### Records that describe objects

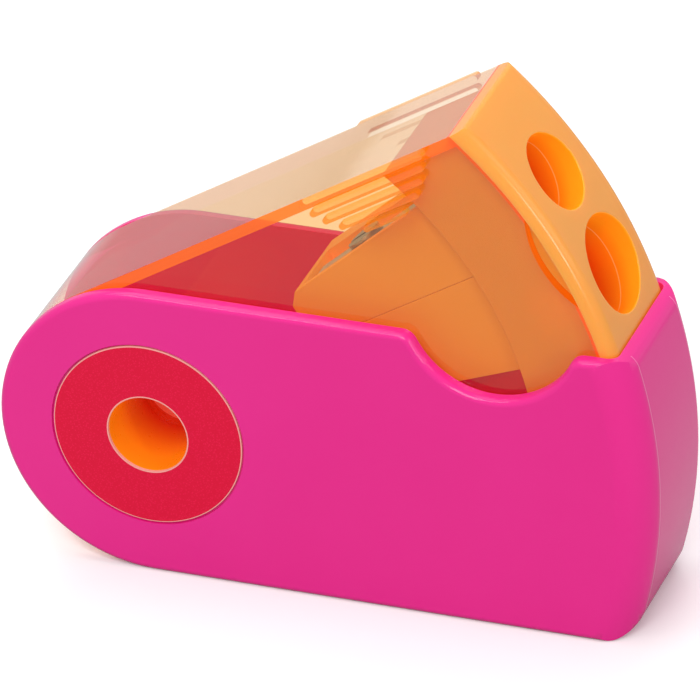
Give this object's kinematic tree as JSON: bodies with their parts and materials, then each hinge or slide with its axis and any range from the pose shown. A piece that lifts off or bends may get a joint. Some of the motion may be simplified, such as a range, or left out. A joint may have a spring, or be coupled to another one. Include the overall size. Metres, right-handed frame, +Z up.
{
  "type": "pencil sharpener",
  "caption": "Sharpener for standard and jumbo pencils whose clear shavings box swings out of a rigid sleeve about a hollow pivot.",
  "frame": {"origin": "middle of the footprint, on the surface the sleeve stands on", "axes": "+Z up, +X from the pivot towards the pencil holes, +Y towards the rear cheek"},
  "size_m": [0.069, 0.0188, 0.055],
  "materials": {
    "sleeve_plastic": "glossy opaque pink",
    "clear_plastic": "clear orange tint",
    "head_plastic": "satin opaque orange",
    "wedge_plastic": "satin opaque orange",
    "bush_plastic": "glossy orange",
    "blade_steel": "ground steel",
    "screw_steel": "plated steel",
    "label_film": "speckled crimson film"
  },
  "bodies": {
    "sleeve_body": {"sleeve": "sleeve_plastic", "pivot_bush_front": "bush_plastic", "pivot_bush_rear": "bush_plastic", "label_ring_front": "label_film", "label_ring_rear": "label_film"},
    "box_body": {"shavings_box": "clear_plastic", "sharpener_head": "head_plastic", "wedge_standard": "wedge_plastic", "wedge_jumbo": "wedge_plastic", "blade_standard": "blade_steel", "blade_jumbo": "blade_steel", "screw_standard": "screw_steel", "screw_jumbo": "screw_steel"}
  },
  "joints": [
    {"name": "box_swing", "type": "hinge", "parent": "sleeve_body", "child": "box_body", "pos_m": [-0.0185, 0, 0.016], "axis": [0, -1, 0], "range_deg": [-31, 149]}
  ]
}
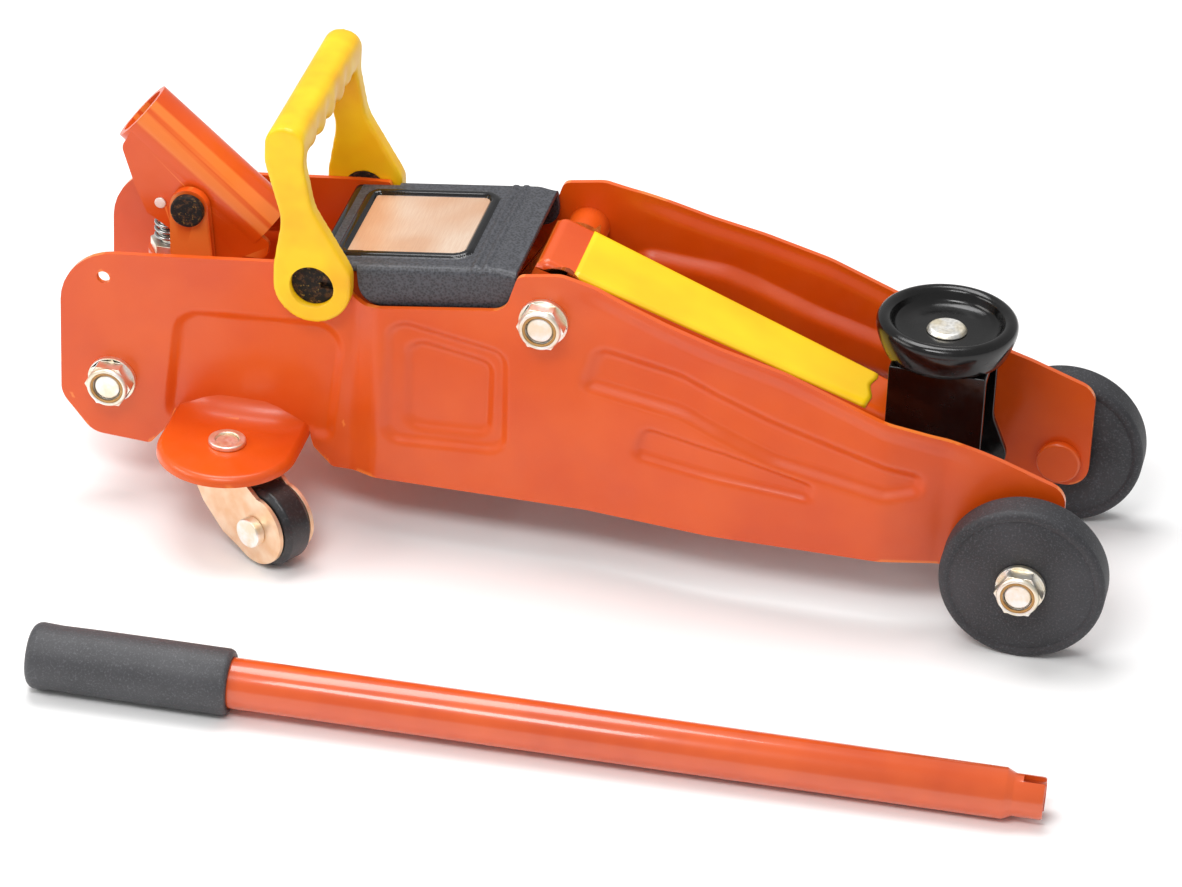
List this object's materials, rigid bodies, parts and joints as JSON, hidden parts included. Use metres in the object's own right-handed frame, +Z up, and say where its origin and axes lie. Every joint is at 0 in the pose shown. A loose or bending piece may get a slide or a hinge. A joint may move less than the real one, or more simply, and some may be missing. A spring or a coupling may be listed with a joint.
{
  "type": "hydraulic trolley jack",
  "caption": "Low hydraulic trolley jack with pressed side plates, lift arm, cupped saddle, front wheels, swivel casters, carry handle and a separate pump bar.",
  "frame": {"origin": "centre of the footprint of the jack and the bar beside it, on the floor", "axes": "+X towards the front wheels and saddle, +Z up, the pump bar lies on the -Y side"},
  "size_m": [0.456, 0.3006, 0.1915],
  "materials": {
    "orange_paint": "satin powder coat",
    "zinc": "bright zinc plate",
    "yellow_zinc": "pale passivated zinc plate",
    "machined_steel": "turned and oiled",
    "ground_steel": "ground",
    "black_paint": "gloss",
    "black_oxide": "rough black oxide",
    "seal_rubber": "matt",
    "black_plastic": "spark-eroded grain",
    "nameplate_foil": "satin foil, blank",
    "yellow_plastic": "moulded",
    "label_film": "printed film, blank",
    "wheel_nylon": "moulded, grained",
    "orange_lacquer": "gloss lacquer",
    "grip_rubber": "moulded, grained"
  },
  "bodies": {
    "frame": {"right_side_plate": "orange_paint", "left_side_plate": "orange_paint", "base_plate": "orange_paint", "front_axle": "zinc", "flange_nuts": "zinc", "shaft_spacers": "zinc", "front_axle_bosses": "orange_paint", "lift_pivot_shaft": "zinc", "rear_tie_rod": "zinc", "rear_tie_tube": "orange_paint", "link_anchor_pins": "zinc", "pump_block": "orange_paint", "plunger_gland": "zinc", "reservoir_tube": "orange_paint", "pressure_cylinder": "machined_steel", "cylinder_cap": "black_paint", "rod_seal": "seal_rubber", "filler_plug": "seal_rubber", "socket_pivot_pins": "black_oxide", "block_screws": "zinc", "top_cover": "black_plastic", "cover_nameplate": "nameplate_foil", "carry_handle_bolts": "black_oxide", "swivel_bolts": "zinc", "swivel_nuts": "zinc", "plunger_spring": "ground_steel"},
    "right_front_wheel": {"right_front_wheel": "wheel_nylon"},
    "left_front_wheel": {"left_front_wheel": "wheel_nylon"},
    "right_caster": {"right_caster_fork": "yellow_zinc", "right_caster_race": "zinc", "right_caster_axle": "zinc"},
    "left_caster": {"left_caster_fork": "yellow_zinc", "left_caster_race": "zinc", "left_caster_axle": "zinc"},
    "right_caster_wheel": {"right_caster_wheel": "wheel_nylon"},
    "left_caster_wheel": {"left_caster_wheel": "wheel_nylon"},
    "lift_arm": {"lift_arm": "orange_paint", "arm_label": "label_film", "crank_pin": "zinc", "saddle_pin": "zinc"},
    "saddle_bracket": {"saddle_bracket": "black_paint", "link_pins": "zinc"},
    "saddle": {"saddle": "black_paint", "saddle_bolt": "zinc", "saddle_nut": "zinc"},
    "right_link": {"right_link": "black_paint"},
    "left_link": {"left_link": "black_paint"},
    "ram": {"ram_rod": "ground_steel", "ram_piston": "machined_steel", "piston_seal": "seal_rubber", "ram_yoke": "machined_steel"},
    "handle_socket": {"handle_socket": "orange_paint", "socket_roller": "machined_steel", "roller_pin": "zinc"},
    "pump_plunger": {"pump_plunger": "ground_steel"},
    "release_screw": {"release_screw": "zinc"},
    "carry_handle": {"carry_handle": "yellow_plastic"},
    "pump_bar": {"bar_tube": "orange_lacquer", "bar_grip": "grip_rubber"}
  },
  "joints": [
    {"name": "lift_arm_pivot", "type": "hinge", "parent": "frame", "child": "lift_arm", "pos_m": [-0.017, 0.05837, 0.116], "axis": [0, -1, 0], "range_deg": [0, 72]},
    {"name": "saddle_bracket_pivot", "type": "hinge", "parent": "lift_arm", "child": "saddle_bracket", "pos_m": [0.143, 0.05837, 0.058], "axis": [0, -1, 0], "range_deg": [-72, 0]},
    {"name": "right_link_pivot", "type": "hinge", "parent": "frame", "child": "right_link", "pos_m": [-0.01, 0.03287, 0.095], "axis": [0, -1, 0], "range_deg": [0, 72]},
    {"name": "left_link_pivot", "type": "hinge", "parent": "frame", "child": "left_link", "pos_m": [-0.01, 0.08387, 0.095], "axis": [0, -1, 0], "range_deg": [0, 72]},
    {"name": "ram_slide", "type": "slide", "parent": "frame", "child": "ram", "axis": [1, 0, 0], "range_m": [0, 0.05291]},
    {"name": "saddle_swivel", "type": "hinge", "parent": "saddle_bracket", "child": "saddle", "pos_m": [0.1454, 0.05837, 0.115], "axis": [0, 0, 1], "continuous": true},
    {"name": "handle_socket_pivot", "type": "hinge", "parent": "frame", "child": "handle_socket", "pos_m": [-0.1777, 0.05837, 0.1304], "axis": [0, 1, 0], "range_deg": [-30, 45]},
    {"name": "plunger_slide", "type": "slide", "parent": "frame", "child": "pump_plunger", "axis": [0, 0, 1], "range_m": [-0.0069, 0.0103], "deforming": ["plunger_spring"]},
    {"name": "release_screw_turn", "type": "hinge", "parent": "frame", "child": "release_screw", "pos_m": [-0.185, 0.07337, 0.072], "axis": [-1, 0, 0], "range_deg": [0, 360]},
    {"name": "carry_handle_pivot", "type": "hinge", "parent": "frame", "child": "carry_handle", "pos_m": [-0.116, 0.05837, 0.118], "axis": [0, 1, 0], "range_deg": [-30, 70]},
    {"name": "right_front_wheel_spin", "type": "hinge", "parent": "frame", "child": "right_front_wheel", "pos_m": [0.193, 0.00237, 0.035], "axis": [0, 1, 0], "continuous": true},
    {"name": "left_front_wheel_spin", "type": "hinge", "parent": "frame", "child": "left_front_wheel", "pos_m": [0.193, 0.11437, 0.035], "axis": [0, 1, 0], "continuous": true},
    {"name": "right_caster_swivel", "type": "hinge", "parent": "frame", "child": "right_caster", "pos_m": [-0.148, -0.00363, 0.042], "axis": [0, 0, 1], "continuous": true},
    {"name": "right_caster_roll", "type": "hinge", "parent": "right_caster", "child": "right_caster_wheel", "pos_m": [-0.12462, -0.01713, 0.018], "axis": [0.5, 0.866, 0], "continuous": true},
    {"name": "left_caster_swivel", "type": "hinge", "parent": "frame", "child": "left_caster", "pos_m": [-0.148, 0.12037, 0.042], "axis": [0, 0, 1], "continuous": true},
    {"name": "left_caster_roll", "type": "hinge", "parent": "left_caster", "child": "left_caster_wheel", "pos_m": [-0.12462, 0.13387, 0.018], "axis": [-0.5, 0.866, 0], "continuous": true},
    {"name": "pump_bar_lift", "type": "slide", "parent": "frame", "child": "pump_bar", "axis": [0, 0, 1], "range_m": [0, 0.05]}
  ],
  "couplings": [
    {"joint": "saddle_bracket_pivot", "follows": "lift_arm_pivot", "ratio": -1},
    {"joint": "right_link_pivot", "follows": "lift_arm_pivot", "ratio": 1},
    {"joint": "left_link_pivot", "follows": "lift_arm_pivot", "ratio": 1},
    {"joint": "ram_slide", "follows": "lift_arm_pivot", "m_per_rad": 0.042097},
    {"joint": "plunger_slide", "follows": "handle_socket_pivot", "m_per_rad": 0.01303}
  ]
}
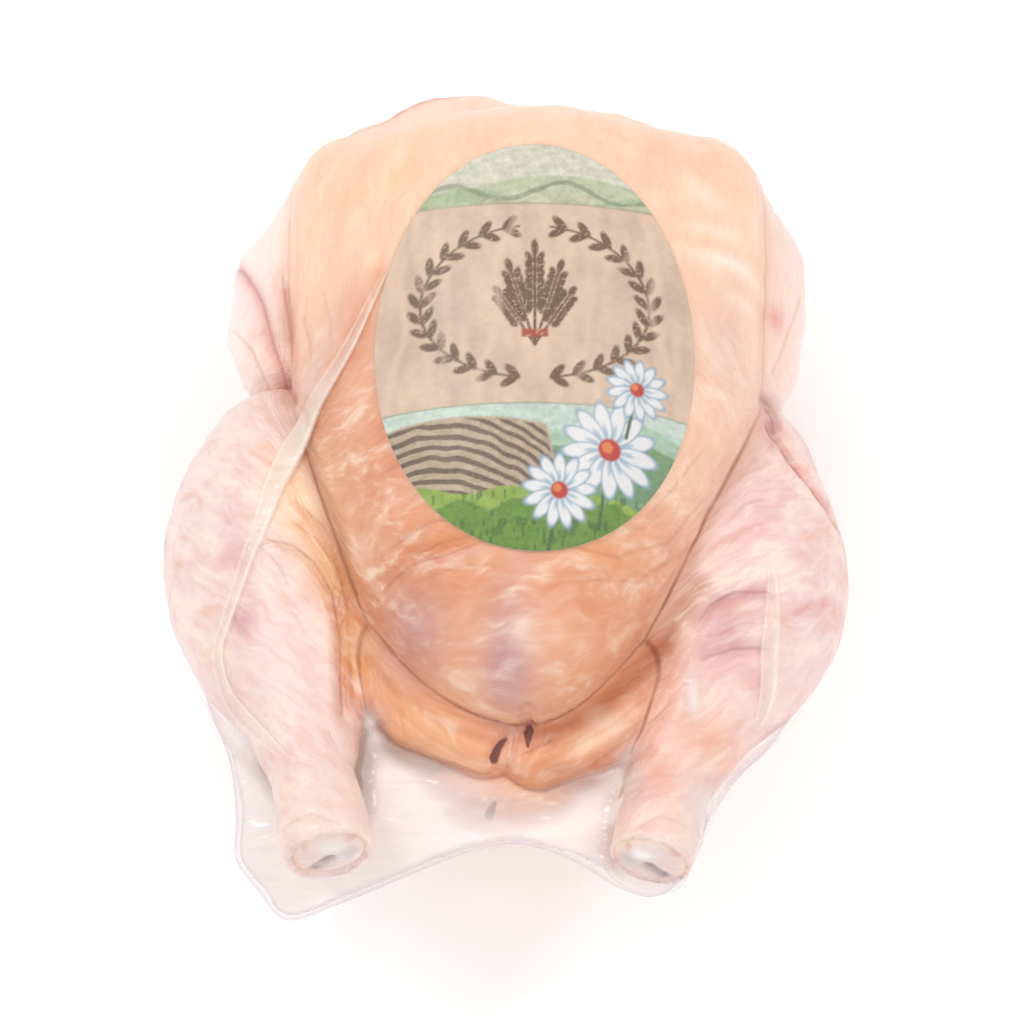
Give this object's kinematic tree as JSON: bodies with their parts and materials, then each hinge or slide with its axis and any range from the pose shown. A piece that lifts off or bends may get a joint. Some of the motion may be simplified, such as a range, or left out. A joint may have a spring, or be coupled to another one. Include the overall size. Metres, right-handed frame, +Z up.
{
  "type": "whole raw chicken in a clear bag",
  "caption": "Whole raw chicken lying on its back, sealed in a tight clear bag with a welded edge past the legs, and an oval paper label on the breast.",
  "frame": {"origin": "centre of the bounding box on the table that the back rests on", "axes": "+Z up, away from the table; +Y from the tail to the neck, the longest way; +X to the bird's left side as it lies"},
  "size_m": [0.1916, 0.2342, 0.1202],
  "materials": {
    "bag": "clear glossy film drawn tight over pale peach skin",
    "label": "brown paper with printed fields of colour, matt"
  },
  "bodies": {
    "root": {"bagged_chicken": "bag", "label": "label"}
  },
  "joints": []
}
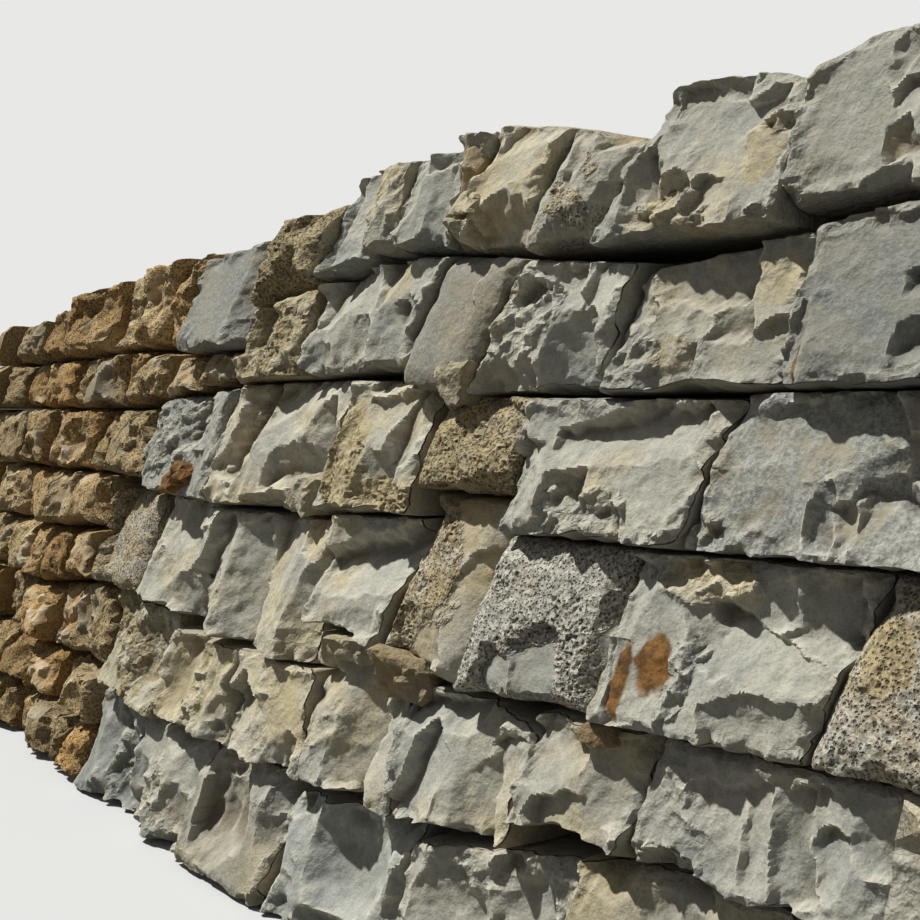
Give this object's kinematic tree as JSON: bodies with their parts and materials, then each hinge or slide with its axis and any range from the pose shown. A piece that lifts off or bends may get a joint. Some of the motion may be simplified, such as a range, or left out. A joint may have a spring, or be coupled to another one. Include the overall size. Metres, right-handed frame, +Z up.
{
  "type": "dry stone wall",
  "caption": "Dry-laid limestone terrace wall: a battered face of split blocks in courses, small brown stones towards the left, a packed core, a coursed back and through stones at both ends.",
  "frame": {"origin": "middle of the bounding box at ground level, under the core of the wall", "axes": "+Z up; the battered face looks towards -Y and the bank side towards +Y; +X runs to the right along the straight stretch of the foot, seen from the front"},
  "size_m": [4.4502, 1.1546, 1.4908],
  "materials": {
    "grey_limestone": "freshly split grey limestone with smooth scoops, sharp ridges and dull beige edges",
    "crusted_limestone": "weathered limestone with a beige, pitted crust",
    "brown_limestone": "rough, pitted tan and brown limestone",
    "packing_rubble": "broken stone packed in the core"
  },
  "bodies": {
    "root": {"back_lower_courses": "grey_limestone", "back_middle_courses": "grey_limestone", "back_upper_courses": "grey_limestone", "fifth_course_small_stones": "brown_limestone", "fifth_course_stone_1": "grey_limestone", "fifth_course_stone_2": "grey_limestone", "fifth_course_stone_3": "grey_limestone", "fifth_course_stone_4": "crusted_limestone", "fifth_course_stone_5": "grey_limestone", "fifth_course_stone_6": "grey_limestone", "foundation_course_small_stones": "brown_limestone", "foundation_stones": "grey_limestone", "fourth_course_small_stones": "brown_limestone", "fourth_course_stone_1": "grey_limestone", "fourth_course_stone_2": "grey_limestone", "fourth_course_stone_3": "crusted_limestone", "fourth_course_stone_4": "grey_limestone", "fourth_course_stone_5": "grey_limestone", "fourth_course_stone_6": "grey_limestone", "hearting": "packing_rubble", "left_end_through_stones": "brown_limestone", "pinning_stones": "brown_limestone", "right_end_through_stones": "grey_limestone", "second_course_small_stones": "brown_limestone", "second_course_stones": "grey_limestone", "third_course_small_stones": "brown_limestone", "third_course_stone_1": "crusted_limestone", "third_course_stone_2": "grey_limestone", "third_course_stone_3": "crusted_limestone", "third_course_stone_4": "crusted_limestone", "third_course_stone_5": "grey_limestone", "third_course_stone_6": "grey_limestone", "third_course_stone_7": "grey_limestone", "third_course_stone_8": "crusted_limestone", "top_course_small_stones": "brown_limestone", "top_course_stone_1": "grey_limestone", "top_course_stone_2": "grey_limestone", "top_course_stone_3": "crusted_limestone", "top_course_stone_4": "grey_limestone", "top_course_stone_5": "grey_limestone", "top_course_stone_6": "grey_limestone", "top_course_stone_7": "grey_limestone", "top_course_stone_8": "crusted_limestone", "top_course_stone_9": "grey_limestone"}
  },
  "joints": []
}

### DO THIS
From the listing, copy each line containing the word "rigid".

### EXERCISE RESULT
  "caption": "Sharpener for standard and jumbo pencils whose clear shavings box swings out of a rigid sleeve about a hollow pivot.",
List this object's materials, rigid bodies, parts and joints as JSON, hidden parts included. Use metres in the object's own right-handed frame, +Z up, and say where its origin and axes lie. Every joint is at 0 in the pose shown. A loose or bending piece may get a slide or a hinge. A joint may move less than the real one, or more simply, and some may be missing. A spring or a coupling may be listed with a joint.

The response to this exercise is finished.